I can't see any sane argument for taking away users' freedom without their
consent being good.
> Searching for applications via the PATH in a security-sensitive
> context is, was, and always will be a potential source of security
> problems.
...as is turning on a computer ... yet my computer doesn't refuse to turn itself
on ;-)
> Is this a panacaea? Of course not. But security is a funny thing.
> Each individual measure that one takes effects usually only a
> relatively small change in overall level of security.
I don't necessarily disagree with that.
> You could argue
> that such a small difference makes it not worth losing a little
> flexibility,
Your error is that you're attempting to weigh security against freedom. Users
have the UNIX-given right to absolute freedom with their own systems. If
potential security (it's only potential, since we can easily prove that the UNIX
philosophy produces a fully secure system if implemented right) must be
sacrificed, then so be it. Benjamin Franklin's famous quote comes to mind here,
although it's totally irrelevant, AFAICT ;-)
> but you can make that argument, or one similar to it,
> about nearly every single measure you can put in your code.
> Eventually you will conclude that security is just not worth the
> effort, and not bother at all. But that's obviously the wrong
> approach.
Again, you're looking at program design as a compromise between security and
flexibility. That's not the UNIX philosophy. The UNIX philosophy says you
don't need to compromise, because you can have the best of all worlds. (An
interesting side-effect of the UNIX philosophy is that you're often only one
vulnerability removed from a potentially exploitable security hole. The UNIX
philosophy isn't meant to shield you without your consent from the consequences
of misplacing your trust in a buggy program, though. User security is the
responsibility of the user. He can delegate much of it to the system, but the
system has no authority to steal any of it from the user.)
> Taking this seriously has virtually no negative impact on the user:
I'd consider the sendmail fiasco as having a negative impact on the user. Also,
any program that forces me to learn a new way to tell it where to find gpg (a
"more secure than UNIX" way) likewise has a negative impact on the user.
> configure it once, however you chose to do so, and be done with it.
I shouldn't have to configure a program manually just because it refuses to be
compatible with my OS. ESR clearly agrees with me.

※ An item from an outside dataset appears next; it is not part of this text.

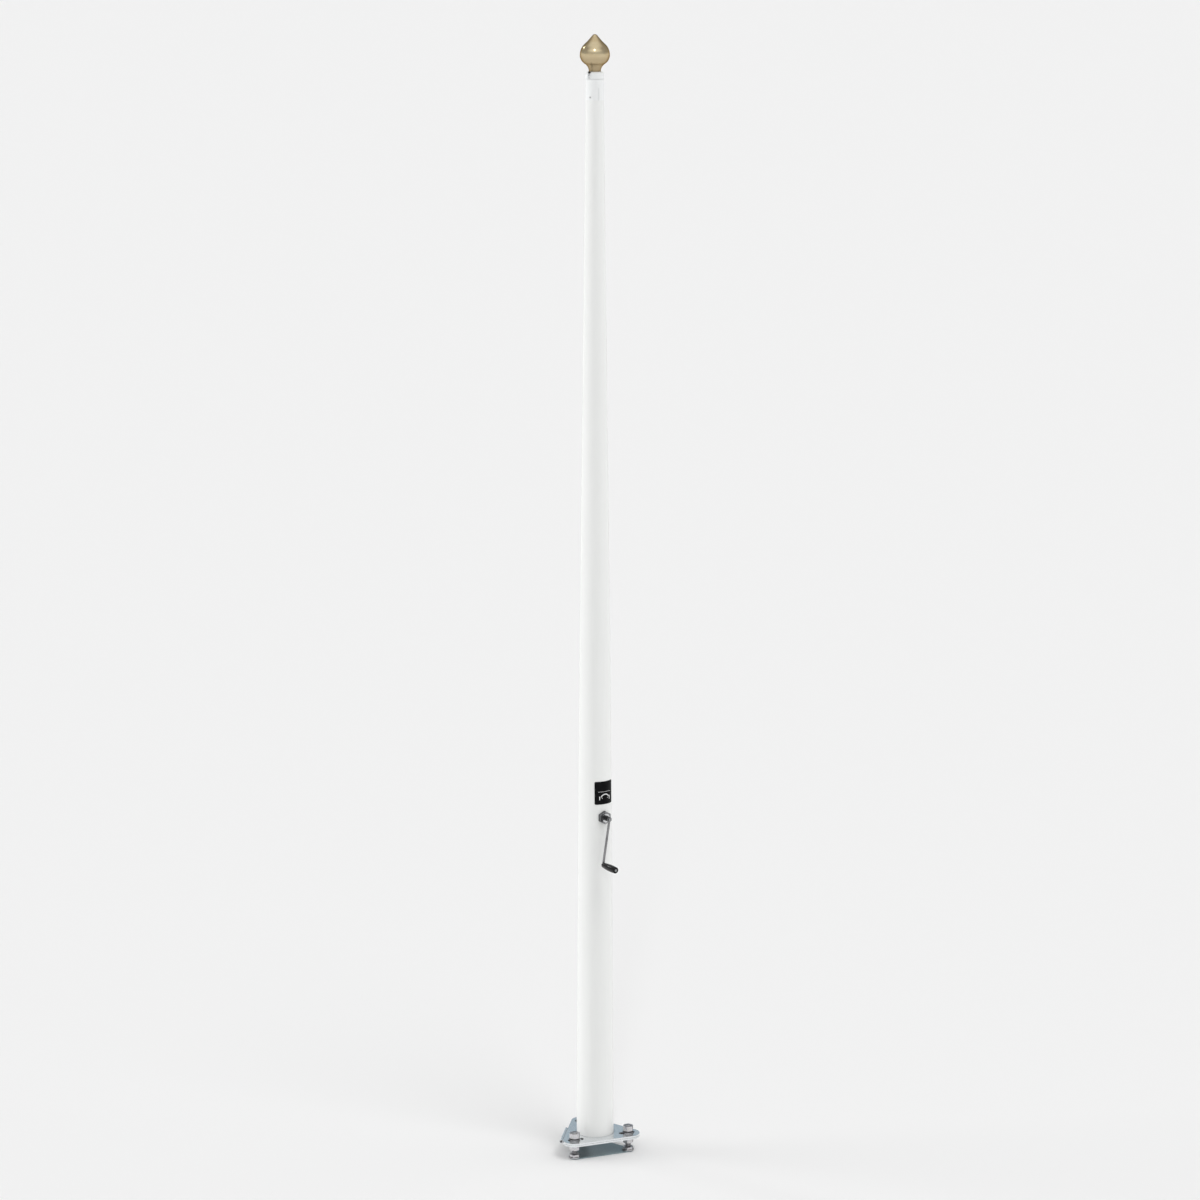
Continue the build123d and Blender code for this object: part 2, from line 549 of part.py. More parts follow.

> Mutt already has a zillion things that MUST be configured when you
> start using it,
FYI - When I started using Mutt again after my server's mobo went (without any
of my old config, which many of you may recall, was quite substantial), I didn't
have a .muttrc for a while. Mutt worked fine. Clearly, "MUST" is a subjective
term.
> so one more is totally negligible.
Going from zero mandatory configs to one mandatory config isn't at all
negligable, but we're missing the point: there's no reason why I should have to
configure Mutt separately from the rest of my system - and now, here's the
kicker - for a mechanism that my OS has been providing for longer than Mutt's
even existed. Mutt is simply introducing bloat into the system, by providing a
new, nonorthogonal interface.
> The gain in
> security you get is small, but weighs more heavily against the
> miniscule inconvenience of having to pay attention to where your gpg
> binary is, if you happen not to be using your vendor's mutt package
> and gnupg package.
There you go again, with your compromises. You also incorrectly assume that
that's the only downside of replacing the UNIX $PATH functionality with a (far
inferior) config file syntax. You also lose the capability of changing the
location of gpg from the command line without doing even more manual
configuration using the config file syntax. If we think for a short moment, we
can come up with many more complicated tasks that become downright infeasible
with your "secure" replacement for part of my OS. Remember what ESR said, about
easy tasks being easy in UNIX, and hard tasks at least being possible? We have
easy tasks here becoming quite complex ... which should come as no surprise,
given the fact that we're violating the UNIX philosophy.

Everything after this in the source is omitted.